И вдруг сквозь историческую фактуру, иностранные имена и обстоятельства, хитросплетения послевоенной политики проступает совсем иная картинка. Совсем наша. Совсем близкая.
…После спектакля по пути к метро, в толпе, выходящей из театрального зала, услышал пару занятных реплик.
– Очень точно все, каждый поворот головы, каждая песня, тут дело не в игре актеров, просто все вместе как-то работает…
– Ну да, понимаешь, просто есть в пьесе такие места, когда наступает в зале полная тишина, все слушают и не могут поверить своим ушам…
Интересно, да?
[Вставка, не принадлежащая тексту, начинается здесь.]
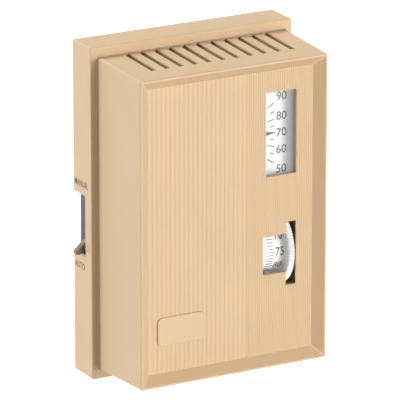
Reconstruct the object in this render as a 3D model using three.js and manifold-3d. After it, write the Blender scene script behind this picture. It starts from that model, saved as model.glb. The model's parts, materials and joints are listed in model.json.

Одни зрители объясняют другим, в чем глубина спектакля. Как все это сделано. То есть эта глубина и эта работа все-таки окутаны неким флером. Дымкой. Для того чтобы все до конца понять, нужно уметь думать. Уметь сопоставлять одну реальность и другую. Грубо говоря, уметь мыслить исторически. И тогда весь пазл сложится – и веселые немецкие сценки с танцами и песнями, и потрясающий «хор» актеров, ни один из которых не тянет одеяло на себя, и главное, вот эти реплики, как гвоздики, стягивающие весь каркас.
Защищая своих коллег, немецких судей, адвокат говорит на «малом Нюрнберге»: «Вы не представляете, чем был для нас Гитлер… Да, у нас была демократия. Но эта демократия разрывала нас изнутри…» И дальше – про развал государства, голод 20-х годов, про национальное унижение. Тяжелые слова. Непросто их воспринять нам, воспитанным на однозначной реальности советских военно-патриотических фильмов. Где все было понятно: здесь враг, здесь мы…
Немцы искренне верили в то, что новый порядок принесет им избавление от всего этого хаоса демократии. Ничего ни с чем не хочу да и не могу сравнивать. Но не так ли и мы верим сегодня – в то, что «маленькие» репрессии оправданы и «маленькое» насилие государства неизбежно? Не так ли и мы прощаем государству человеческие жертвы – во имя высшей справедливости?
Ну совсем крошечные, совсем маленькие.
Конечно, верим. Конечно, надеемся и прощаем. Мы же люди.
Но есть среди нас и другие. Они – неспокойные, немудрые, чересчур общественно-активные – беспокоят, теребят нашу совесть. Они постоянно превращают наш праздник, наш «ресторан» в зал судебных заседаний.
По разным поводам. Кто-то требует помогать раковым больным, несчастным старикам, детям-инвалидам. Кто-то защищает несправедливо осужденных. Кто-то выходит на пикеты и демонстрации. И все они – по умолчанию – обвиняют нас, остальных.
За то, что мы заняты своей работой. Семьей. Здоровьем. Творчеством. Заботой о детях. Чем угодно. А какое они имеют право? Ведь мы делаем самое главное: мы сохраняем нормальную жизнь. Именно в этом – главный человеческий долг, разве нет?
Но, увы, мы живем в такое опасное время, когда большое насилие может вырасти из малого – за очень короткий срок. И вот тогда может опять возникнуть вопрос о границе, о том крае, за которым начинается иная реальность.
Эбби Манн, Алексей Бородин и его актеры вместе с нами, зрителями, скрупулезно изучают, я бы сказал, ощупывают эту незримую красную черту – на очень далеких от нас примерах судебной практики в Германии 30-х годов. Но суть же не в примерах.
Праздничный, веселый, яркий и живой мир вокруг нас может вдруг застыть, замерзнуть, превратиться в тяжелый камень, в холодный лед истории.
Как люди спасаются от этого? Говорят. Говорят, говорят… Больше ничего не остается.